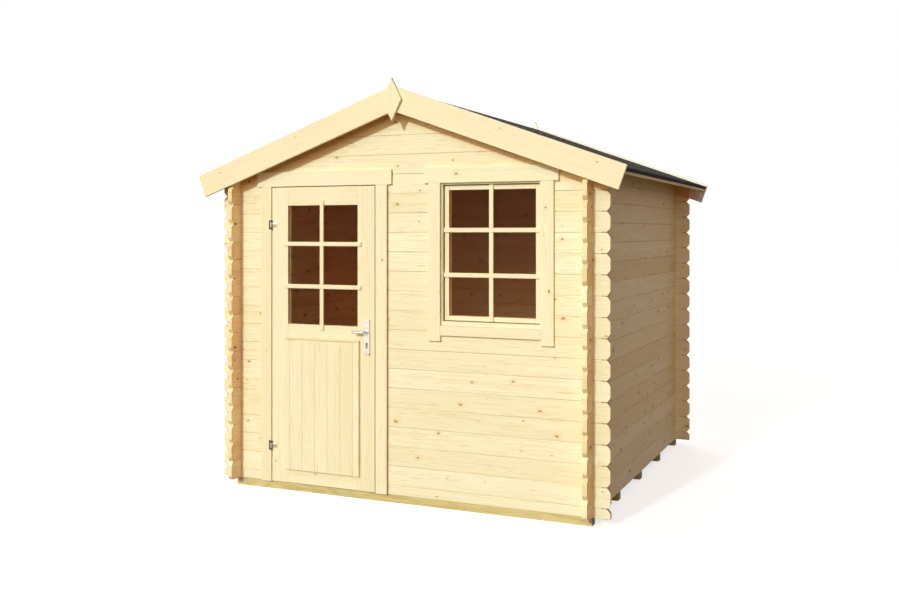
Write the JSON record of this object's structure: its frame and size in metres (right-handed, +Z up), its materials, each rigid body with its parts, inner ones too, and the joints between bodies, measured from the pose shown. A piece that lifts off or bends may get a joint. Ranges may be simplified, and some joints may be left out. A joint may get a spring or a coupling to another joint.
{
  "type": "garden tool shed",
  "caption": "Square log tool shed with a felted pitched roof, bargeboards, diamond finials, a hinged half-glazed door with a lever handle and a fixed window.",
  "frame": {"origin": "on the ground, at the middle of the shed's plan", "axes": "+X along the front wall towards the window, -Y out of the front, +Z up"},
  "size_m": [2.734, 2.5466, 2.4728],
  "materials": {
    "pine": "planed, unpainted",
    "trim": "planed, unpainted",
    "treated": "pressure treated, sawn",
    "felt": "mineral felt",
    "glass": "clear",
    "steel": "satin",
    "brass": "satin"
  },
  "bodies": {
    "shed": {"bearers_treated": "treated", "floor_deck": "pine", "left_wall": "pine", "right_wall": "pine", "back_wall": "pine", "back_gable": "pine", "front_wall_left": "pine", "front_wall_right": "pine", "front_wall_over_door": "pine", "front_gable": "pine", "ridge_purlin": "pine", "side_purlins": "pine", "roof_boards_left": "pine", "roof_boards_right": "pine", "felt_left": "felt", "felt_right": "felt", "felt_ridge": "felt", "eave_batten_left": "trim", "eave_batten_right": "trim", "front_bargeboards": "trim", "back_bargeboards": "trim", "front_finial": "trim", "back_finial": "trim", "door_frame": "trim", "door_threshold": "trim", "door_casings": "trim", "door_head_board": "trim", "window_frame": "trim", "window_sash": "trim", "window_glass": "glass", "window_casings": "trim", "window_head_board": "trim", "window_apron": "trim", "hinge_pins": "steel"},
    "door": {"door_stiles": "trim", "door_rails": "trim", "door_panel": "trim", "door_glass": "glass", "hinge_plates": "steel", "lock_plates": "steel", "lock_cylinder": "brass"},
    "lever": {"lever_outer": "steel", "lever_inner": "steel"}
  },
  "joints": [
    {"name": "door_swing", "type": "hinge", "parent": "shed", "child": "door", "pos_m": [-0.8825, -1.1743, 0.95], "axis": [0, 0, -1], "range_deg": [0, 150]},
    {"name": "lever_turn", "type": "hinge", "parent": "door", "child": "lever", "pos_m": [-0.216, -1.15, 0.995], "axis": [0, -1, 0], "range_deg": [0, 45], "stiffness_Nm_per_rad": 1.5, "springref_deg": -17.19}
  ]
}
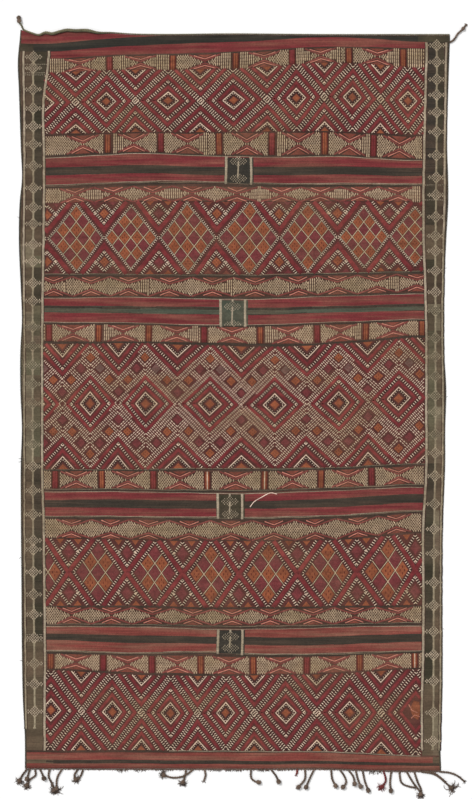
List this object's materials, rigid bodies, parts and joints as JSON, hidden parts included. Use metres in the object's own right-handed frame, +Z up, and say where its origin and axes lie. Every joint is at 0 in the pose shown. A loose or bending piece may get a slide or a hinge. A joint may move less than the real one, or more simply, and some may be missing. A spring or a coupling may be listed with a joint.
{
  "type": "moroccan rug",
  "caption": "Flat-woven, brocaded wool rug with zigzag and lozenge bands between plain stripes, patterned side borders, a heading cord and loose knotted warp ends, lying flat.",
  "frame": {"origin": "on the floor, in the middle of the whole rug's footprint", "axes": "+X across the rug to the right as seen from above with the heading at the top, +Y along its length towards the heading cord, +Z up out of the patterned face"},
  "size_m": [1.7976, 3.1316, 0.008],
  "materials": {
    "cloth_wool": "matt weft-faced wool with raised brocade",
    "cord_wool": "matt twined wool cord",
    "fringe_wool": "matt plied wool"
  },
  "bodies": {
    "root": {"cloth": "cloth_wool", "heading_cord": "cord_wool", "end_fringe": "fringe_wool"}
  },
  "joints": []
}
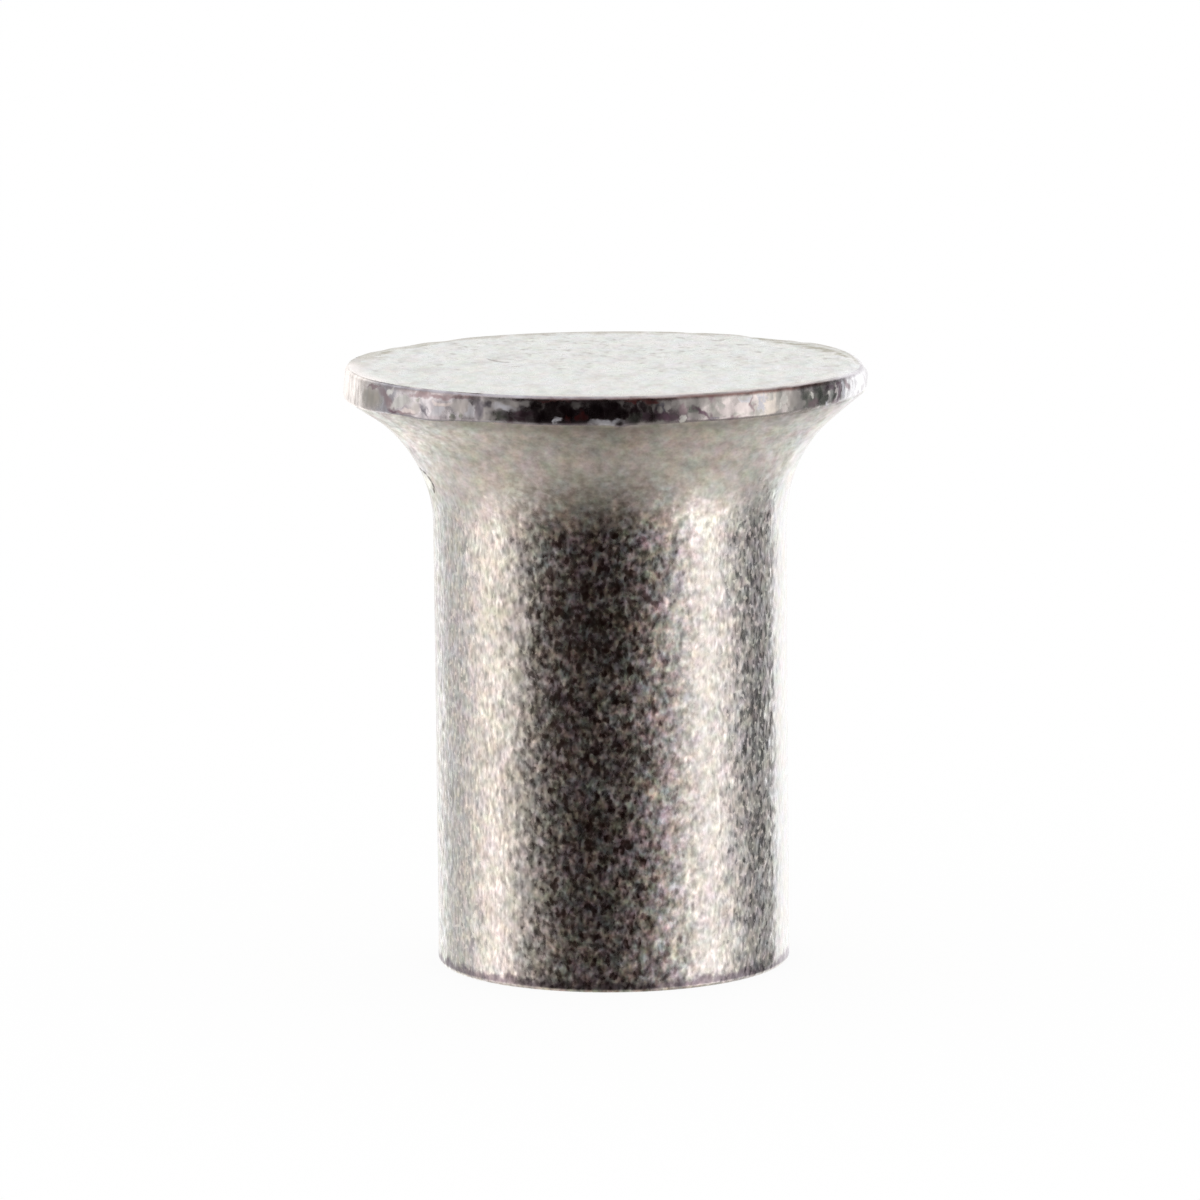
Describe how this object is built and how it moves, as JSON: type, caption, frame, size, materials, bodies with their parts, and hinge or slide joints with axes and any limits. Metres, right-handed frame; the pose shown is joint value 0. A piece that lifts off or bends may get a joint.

####################

Using the records above, pull out each line where the word "between" occurs.

# Complete answer
Write the JSON record of this object's structure: its frame and size in metres (right-handed, +Z up), its materials, each rigid body with its parts, inner ones too, and the joints between bodies, measured from the pose shown. A piece that lifts off or bends may get a joint. Ranges may be simplified, and some joints may be left out. A joint may get a spring or a coupling to another joint.
  "caption": "Flat-woven, brocaded wool rug with zigzag and lozenge bands between plain stripes, patterned side borders, a heading cord and loose knotted warp ends, lying flat.",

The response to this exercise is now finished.